_Work to do_. What is needed is an exact copy of the lines from the one containing "the button's stem." to the one containing "obj.data = obj.data.copy()", both lines included, and no other lines.

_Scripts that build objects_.
* * *

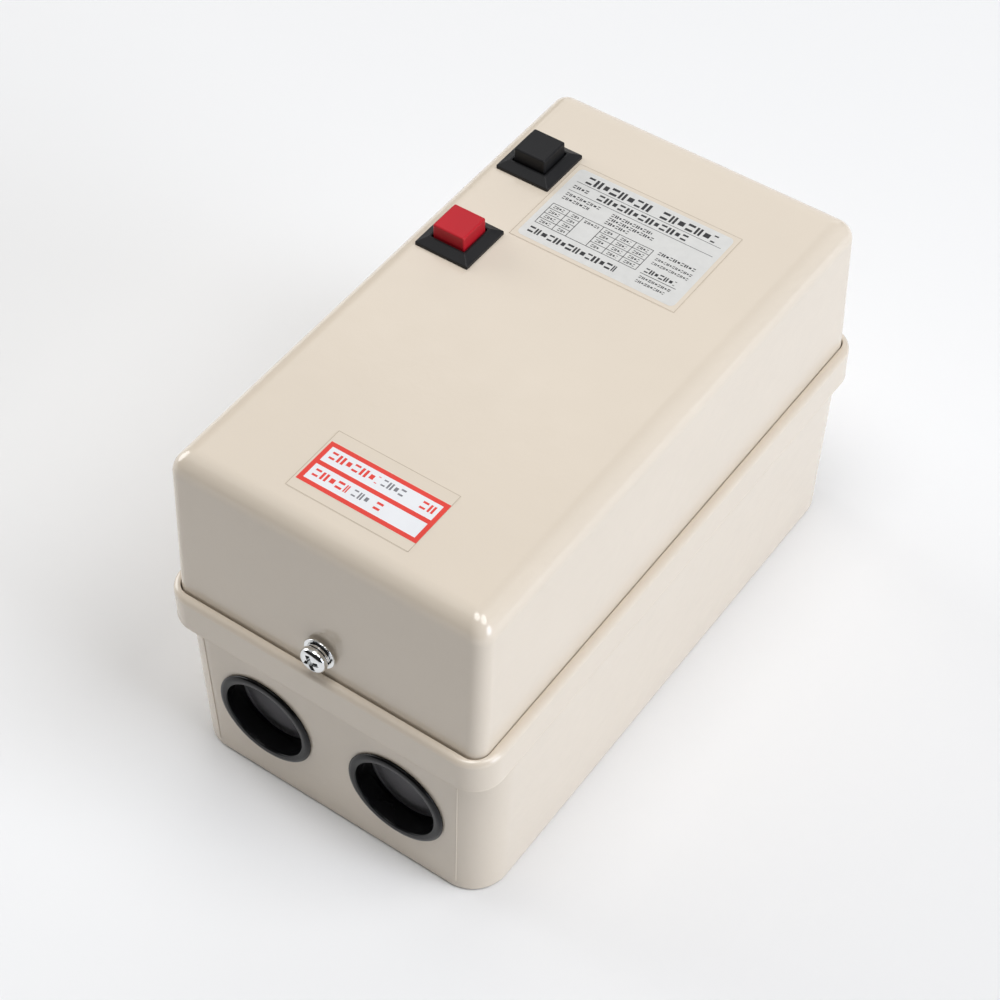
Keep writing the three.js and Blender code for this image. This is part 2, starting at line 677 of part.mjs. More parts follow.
function relayLid() {
  const { x, width, high } = RELAY;
  const lid = span(x - width / 2, x + width / 2, RELAY_BODY_FRONT, RELAY_Y.back, RELAY_LID.low, high);
  return cut(
    lid,
    rodZ(DIAL.radius + 0.3, 9, DIAL.x, DIAL.y, high - 6, 24),
    rodZ(RESET.radius + 0.3, 9, RESET.x, RESET.y, high - 6),
  );
}

// One conductor: the pin to the contactor, the bimetal that it heats, and the load end.
function heater(px) {
  const { thick, width, y, low, end } = HEATER;
  const pinTip = CONTACTOR.y - 27.3;
  const outline = [
    [pinTip, PIN.z],
    [pinTip, PIN.z + PIN.thick],
    [y - thick / 2, PIN.z + PIN.thick],
    [y - thick / 2, low + thick],
    [end, low + thick],
    [end, low],
    [y + thick / 2, low],
    [y + thick / 2, PIN.z],
  ];
  const strip = slab(outline, width, px);
  return cut(
    strip,
    rodZ(SCREW_HOLE, 6, px, RELAY_Y.front + 6, low - 2, 12),
    rodZ(SCREW_HOLE, 6, px, CONTACTOR.y - 31, PIN.z - 2, 12),
  );
}

add("relay_housing", geometryOf(relayHousing()), MATERIAL.housing, relay);
add("relay_lid", geometryOf(relayLid()), MATERIAL.cap, relay);
POLES.forEach((px, i) => {
  add(`relay_heater_${i + 1}`, geometryOf(heater(px)), MATERIAL.brass, relay);
  const top = HEATER.low + HEATER.thick + FIT;
  add(`relay_screw_${i + 1}`, terminalScrew(px, RELAY_Y.front + 6, top), MATERIAL.zinc, relay);
});

// The dial that sets the trip current, with a screwdriver slot.
const dial = cut(
  rodZ(DIAL.radius, 6, DIAL.x, DIAL.y, RELAY.high - 4.5, 24),
  block(1.4, 9, 2, DIAL.x, DIAL.y, RELAY.high + 0.4),
);
add("current_dial", geometryOf(dial), MATERIAL.label, relay);

const reset = join(
  rodZ(RESET.radius, 14, RESET.x, RESET.y, RELAY.high - 11, 20),
  rodZ(RESET.radius + 1.2, 2, RESET.x, RESET.y, RELAY_LID.low - FIT - 2, 20),
);
add("reset_button", geometryOf(reset), MATERIAL.redPlastic, relay);

// The bar that the bending bimetals push.
const tripBar = block(38, 5, 2.4, RELAY.x, HEATER.y - HEATER.thick / 2 - 0.5 - 2.5, 44);
add("trip_bar", geometryOf(tripBar), MATERIAL.bobbin, relay);

// ---- Push-button switches on their bracket ----

const switches = new THREE.Group();
starter.add(switches);
const BRACKET = { left: -45.2, right: -24, thick: 1.5, front: 3, back: 71, foot: 12 };

// A bracket bent into a C: a foot on the floor, a web beside the wall, and a shelf.
function bracket() {
  const { left, right, thick, front, back, foot } = BRACKET;
  const shelf = SWITCH.low - FIT;
  const floor = WALL + FIT;
  return join(
    span(left, left + foot, front, back, floor, floor + thick),
    span(left, left + thick, front, back, floor, shelf),
    span(left, right, front, back, shelf - thick, shelf),
  );
}

add("switch_bracket", geometryOf(bracket()), MATERIAL.zinc, switches);

function switchBlock(y) {
  const { width, length, low, high, plunger } = SWITCH;
  const terminals = [-length / 2, length / 2].map((dy) =>
    block(width - 6, 4, 8, BUTTON_X, y + dy, low + 3),
  );
  const body = join(block(width, length, high - low, BUTTON_X, y, low), ...terminals);
  return cut(body, rodZ(plunger + 0.3, 12, BUTTON_X, y, high - 8));
}

// The switch's own plunger, just under the button's stem.
const plungerPin = (y) => rodZ(SWITCH.plunger, 8.5, BUTTON_X, y, BUTTON.low - 0.5 - 8.5, 16);

for (const [name, y] of Object.entries(BUTTON_Y)) {
  add(`${name}_switch_block`, geometryOf(switchBlock(y)), MATERIAL.housing, switches);
  add(`${name}_switch_plunger`, geometryOf(plungerPin(y)), MATERIAL.bobbin, switches);
}

// ---- Control wire, from the stop switch to the contactor's coil ----

const WIRE = 1.1;
const ROUTE = [
  [-34.8, 4.2, 57],
  [-34.8, 0, 57],
  [-30, -4, 55],
  [-20, -6, 42],
  [-14, -4, 32],
  [-11.5, 4, 26],
  [-9.5, 12, 24],
  [-7.6, 12.5, 24],
].map((point) => new THREE.Vector3(...point));
const path = new THREE.CatmullRomCurve3(ROUTE, false, "centripetal");
add("coil_wire", tube(path, WIRE, 24, 8), MATERIAL.wire);

export default starter;
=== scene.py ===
"""Looks of the enclosed magnetic motor starter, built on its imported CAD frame.

Shapes are given in millimetres. Bump depths, lights and the camera are in metres.
"""

import math

import bmesh
import bpy
from mathutils import Matrix, Vector


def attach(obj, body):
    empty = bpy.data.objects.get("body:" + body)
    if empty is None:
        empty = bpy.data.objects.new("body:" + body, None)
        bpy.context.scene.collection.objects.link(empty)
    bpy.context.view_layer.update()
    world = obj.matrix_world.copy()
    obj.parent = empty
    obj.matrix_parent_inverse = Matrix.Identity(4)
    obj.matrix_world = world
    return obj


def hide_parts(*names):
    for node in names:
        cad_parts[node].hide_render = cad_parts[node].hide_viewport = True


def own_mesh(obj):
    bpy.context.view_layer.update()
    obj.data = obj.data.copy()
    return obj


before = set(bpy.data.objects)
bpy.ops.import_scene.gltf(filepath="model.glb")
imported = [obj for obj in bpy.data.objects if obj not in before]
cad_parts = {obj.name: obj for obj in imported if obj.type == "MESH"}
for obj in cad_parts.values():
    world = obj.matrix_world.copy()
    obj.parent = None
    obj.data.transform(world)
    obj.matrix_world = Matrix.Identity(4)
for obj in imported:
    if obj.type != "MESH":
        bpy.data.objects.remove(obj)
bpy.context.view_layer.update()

MM = 0.001
CORNER_STEPS = 18  # steps round each corner of a moulding
SMALLEST_CORNER = 0.05
ON_AXIS = 1e-6  # a turned point nearer to its axis than this lies on it
TAU = 2 * math.pi


# ---------------------------------------------------------------- materials


def node_material(name, color, rough, metal=0.0):
    """A material with a Principled shader; returns it, its tree and the shader."""
    mat = bpy.data.materials.new(name)
    mat.use_nodes = True
    tree = mat.node_tree
    shader = tree.nodes["Principled BSDF"]
    shader.inputs["Base Color"].default_value = (*color, 1)
    shader.inputs["Roughness"].default_value = rough
    shader.inputs["Metallic"].default_value = metal
    return mat, tree, shader


def noise(tree, scale, detail=2.0, stretch=None):
    """A noise texture in the object's own frame, whose scale is in features per metre."""
    coords = tree.nodes.new("ShaderNodeTexCoord")
    source = coords.outputs["Object"]
    if stretch:
        mapping = tree.nodes.new("ShaderNodeMapping")
        mapping.inputs["Scale"].default_value = stretch
        tree.links.new(source, mapping.inputs["Vector"])
        source = mapping.outputs["Vector"]
    made = tree.nodes.new("ShaderNodeTexNoise")
    made.inputs["Scale"].default_value = scale
    made.inputs["Detail"].default_value = detail
    tree.links.new(source, made.inputs["Vector"])
    return made.outputs["Fac"]


def spread(tree, source, low, high):
    """Maps the middle of a noise's range to low..high."""
    node = tree.nodes.new("ShaderNodeMapRange")
    node.inputs["From Min"].default_value = 0.3
    node.inputs["From Max"].default_value = 0.7
    node.inputs["To Min"].default_value = low
    node.inputs["To Max"].default_value = high
    tree.links.new(source, node.inputs["Value"])
    return node.outputs["Result"]


def vary_color(tree, shader, color, amount, scale, tint=(1, 1, 1)):
    """Mottles the base colour between two near shades."""
    mix = tree.nodes.new("ShaderNodeMix")
    mix.data_type = "RGBA"
    mix.inputs["A"].default_value = (*[c * (1 - amount) * t for c, t in zip(color, tint)], 1)
    mix.inputs["B"].default_value = (*[min(1, c * (1 + amount)) for c in color], 1)
    tree.links.new(spread(tree, noise(tree, scale, 4), 0, 1), mix.inputs["Factor"])
    tree.links.new(mix.outputs["Result"], shader.inputs["Base Color"])


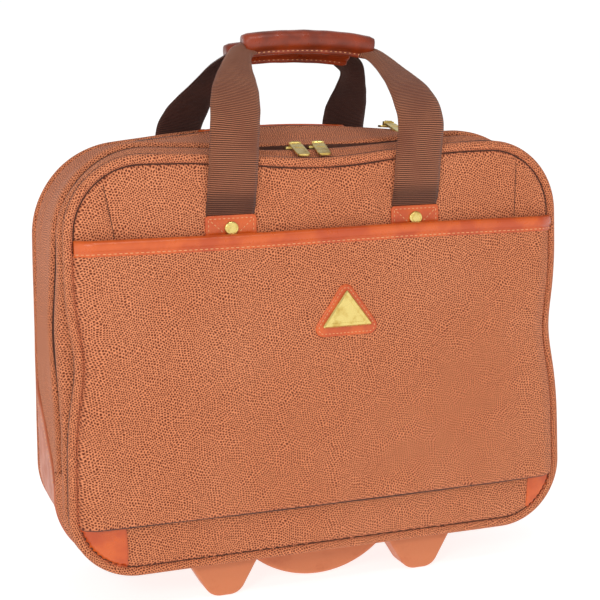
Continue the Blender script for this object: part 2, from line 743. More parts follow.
def coons(bottom, right, top, left, columns, rows):
    """A grid between four edge lines, each given from left to right or from bottom to top."""
    u, v = gathered(columns), gathered(rows)
    bottom, top, left, right = (at_shares(line, t) for line, t in
                                ((bottom, u), (top, u), (left, v), (right, v)))
    u, v = u[None, :, None], v[:, None, None]
    grid = (1 - v) * bottom[None] + v * top[None] + (1 - u) * left[:, None] + u * right[:, None]
    corners = ((1 - u) * (1 - v) * bottom[0] + u * (1 - v) * bottom[-1]
               + (1 - u) * v * top[0] + u * v * top[-1])
    return grid - corners


def panel_edges(depth, offset):
    """The seam line at one depth, cut into bottom, right, top and left at its corners."""
    ring = seam_ring(depth, offset)[0]
    bottom = np.concatenate([ring[COLUMNS - LOW_CORNER:], ring[:LOW_CORNER + 1]])
    right = ring[LOW_CORNER:TOP_CORNER + 1]
    top = ring[TOP_CORNER:COLUMNS - TOP_CORNER + 1][::-1]
    left = ring[COLUMNS - TOP_CORNER:COLUMNS - LOW_CORNER + 1][::-1]
    return bottom, right, top, left


def edge_distance(points, ring):
    """Distance in mm from each point to the seam line, seen from the front."""
    flat = np.asarray(points, float).reshape(-1, 3)[:, [0, 2]]
    line = ring[:, [0, 2]]
    best = np.full(len(flat), 1e9)
    for k in range(0, len(line), 2):
        best = np.minimum(best, ((flat - line[k]) ** 2).sum(1))
    return np.sqrt(best).reshape(np.asarray(points).shape[:-1])


SEAM_OUT = 1.9
FRONT_SEAM = seam_ring(0.0, SEAM_OUT)[0]
TAB_X = 78.5
TAB_HALF = 21.0
TAB_Z = (296.6, 314.5)


def under_tabs(x, z):
    """1 where a handle tab presses the cloth back, 0 a little outside it."""
    inside = 1 - smooth(TAB_HALF - 2.0, TAB_HALF + 2.5, np.abs(np.abs(x) - TAB_X))
    return inside * (1 - smooth(TAB_Z[1] + 0.5, TAB_Z[1] + 7, z)) * smooth(TAB_Z[0] - 14, TAB_Z[0] - 6, z)


def seated(depth, seat, x, z):
    """A panel's depth with the cloth under the handle tabs pressed to one level."""
    tabs = under_tabs(x, z)
    return depth * (1 - tabs) + seat * tabs


# (place across, half width, depth) of the hollows beside each strap and the swell between them
HOLLOWS = ((-49, 9, 1.9), (52, 9, 1.9), (-104, 8, 1.2), (108, 8, 1.2), (2, 30, -1.3))
SEAM_CREASES = ((-171.2, -0.17), (169.6, 0.057))    # place across at SEAM_FOOT, lean
PANEL_SEAMS = ((-178.5, -171.0), (172.0, 169.5))    # place across at the top and at the foot
SEAM_FOOT = 301


def front_depth(points):
    """Depth of the front panel's cloth: tucked into the seam, crowned, hollow beside the straps."""
    x, z = points[..., 0], points[..., 2]
    edge = edge_distance(points, FRONT_SEAM)
    depth = (5.2 * (1 - smooth(0.4, 4.2, edge)) + 1.4 * (1 - smooth(3, 14, edge))
             - 1.2 * smooth(5, 60, edge))
    band = smooth(296, 320, z) * (1 - smooth(338, 352, z))
    for at, width, deep in HOLLOWS:
        depth = depth + deep * bell(at, width, x) * band
    for at, lean in SEAM_CREASES:
        depth = depth + 0.8 * bell(at + lean * (z - SEAM_FOOT), 2.2, x) * smooth(286, 300, z)
    quiet = smooth(4, 20, edge)
    depth = depth + ripple(points, 52, 3) * 0.7 * quiet
    return seated(depth, 1.5, x, z)


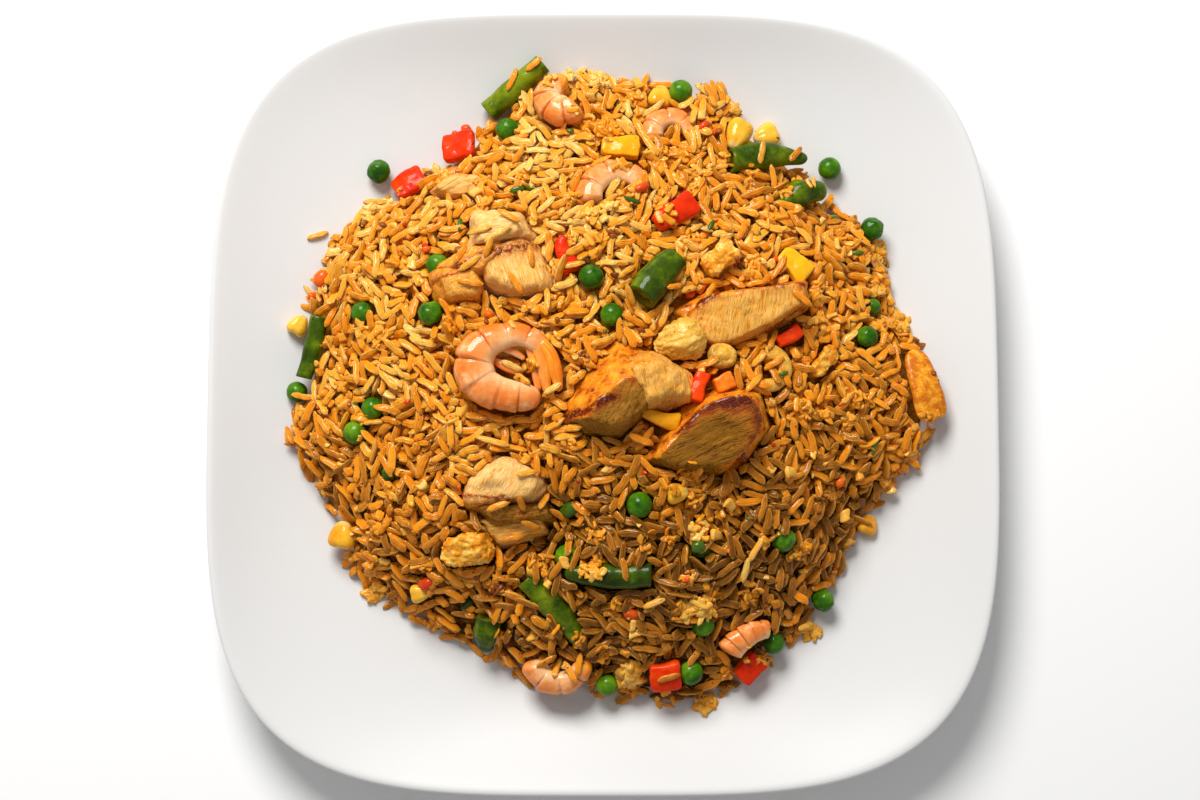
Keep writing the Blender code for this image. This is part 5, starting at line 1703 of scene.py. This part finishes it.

* * *

_Exercise response_.
// The switch's own plunger, just under the button's stem.
const plungerPin = (y) => rodZ(SWITCH.plunger, 8.5, BUTTON_X, y, BUTTON.low - 0.5 - 8.5, 16);

for (const [name, y] of Object.entries(BUTTON_Y)) {
  add(`${name}_switch_block`, geometryOf(switchBlock(y)), MATERIAL.housing, switches);
  add(`${name}_switch_plunger`, geometryOf(plungerPin(y)), MATERIAL.bobbin, switches);
}

// ---- Control wire, from the stop switch to the contactor's coil ----

const WIRE = 1.1;
const ROUTE = [
  [-34.8, 4.2, 57],
  [-34.8, 0, 57],
  [-30, -4, 55],
  [-20, -6, 42],
  [-14, -4, 32],
  [-11.5, 4, 26],
  [-9.5, 12, 24],
  [-7.6, 12.5, 24],
].map((point) => new THREE.Vector3(...point));
const path = new THREE.CatmullRomCurve3(ROUTE, false, "centripetal");
add("coil_wire", tube(path, WIRE, 24, 8), MATERIAL.wire);

export default starter;
=== scene.py ===
"""Looks of the enclosed magnetic motor starter, built on its imported CAD frame.

Shapes are given in millimetres. Bump depths, lights and the camera are in metres.
"""

import math

import bmesh
import bpy
from mathutils import Matrix, Vector


def attach(obj, body):
    empty = bpy.data.objects.get("body:" + body)
    if empty is None:
        empty = bpy.data.objects.new("body:" + body, None)
        bpy.context.scene.collection.objects.link(empty)
    bpy.context.view_layer.update()
    world = obj.matrix_world.copy()
    obj.parent = empty
    obj.matrix_parent_inverse = Matrix.Identity(4)
    obj.matrix_world = world
    return obj


def hide_parts(*names):
    for node in names:
        cad_parts[node].hide_render = cad_parts[node].hide_viewport = True


def own_mesh(obj):
    bpy.context.view_layer.update()
    obj.data = obj.data.copy()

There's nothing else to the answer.